Office leasing rebound could be deceiving

The office property sector is witnessing a rebound in leasing activity. But that has not stopped some tenants from looking for ways to use less space per employee. Companies that sat on the sidelines during the worst days of the recession are increasingly making leasing commitments. In the year ended June 30, Studley reports, office tenants signed 161.3 million square feet in leases nationwide – a 5.7 percent increase over the 12-month period ended March 31. In many cases, though, tenants are taking less space than they had before. This is due to the reality that they have fewer employees, but it’s also because they have discovered how to use space more efficiently. In New York, for instance, three of the second quarter’s five largest deals involved tenants either taking the same amount of space or less. The Studley report reads: “Until tenants shift into expansion mode … the market will be engaged in a process of musical chairs.” This trend does not bode well for an office market struggling with a U.S. vacancy rate of 17.4 percent – the highest since 1993, notes Reis Inc.
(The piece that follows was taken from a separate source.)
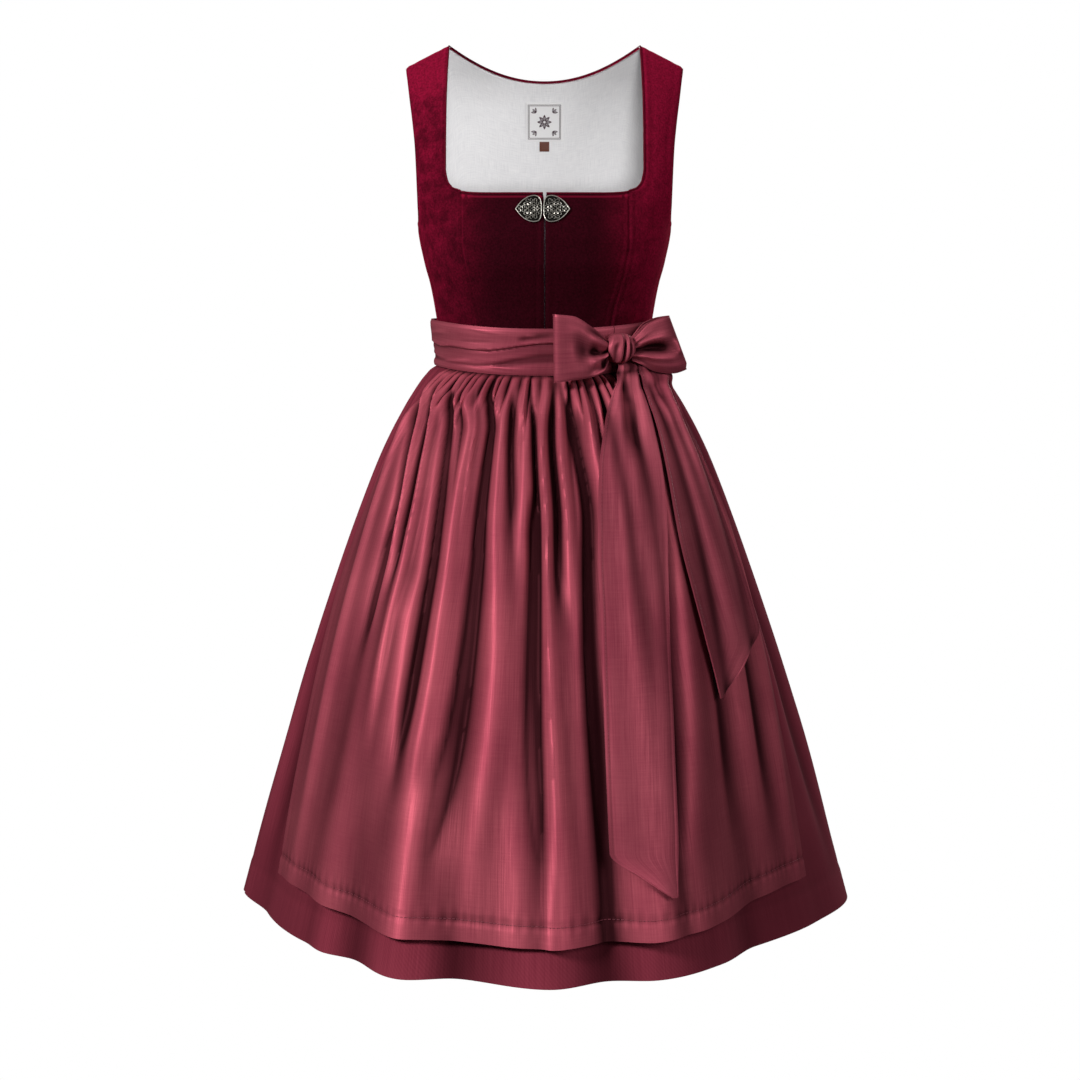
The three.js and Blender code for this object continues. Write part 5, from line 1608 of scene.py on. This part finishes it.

Analysts and brokers are especially concerned about the hundreds of office buildings that are in precarious financial condition due to the fact that they are worth less than the mortgages that were made during the boom times. Such properties have an intense need to fill space in order to boost rental revenue and, subsequently, values. “People should temper their expectations about how quickly office space will be leased up,” says Victor Calanog, research director for Reis. “Where there are leases being signed, companies are trying to be efficient with the space they’re using.” Source: The Wall Street Journal (08/19/2010)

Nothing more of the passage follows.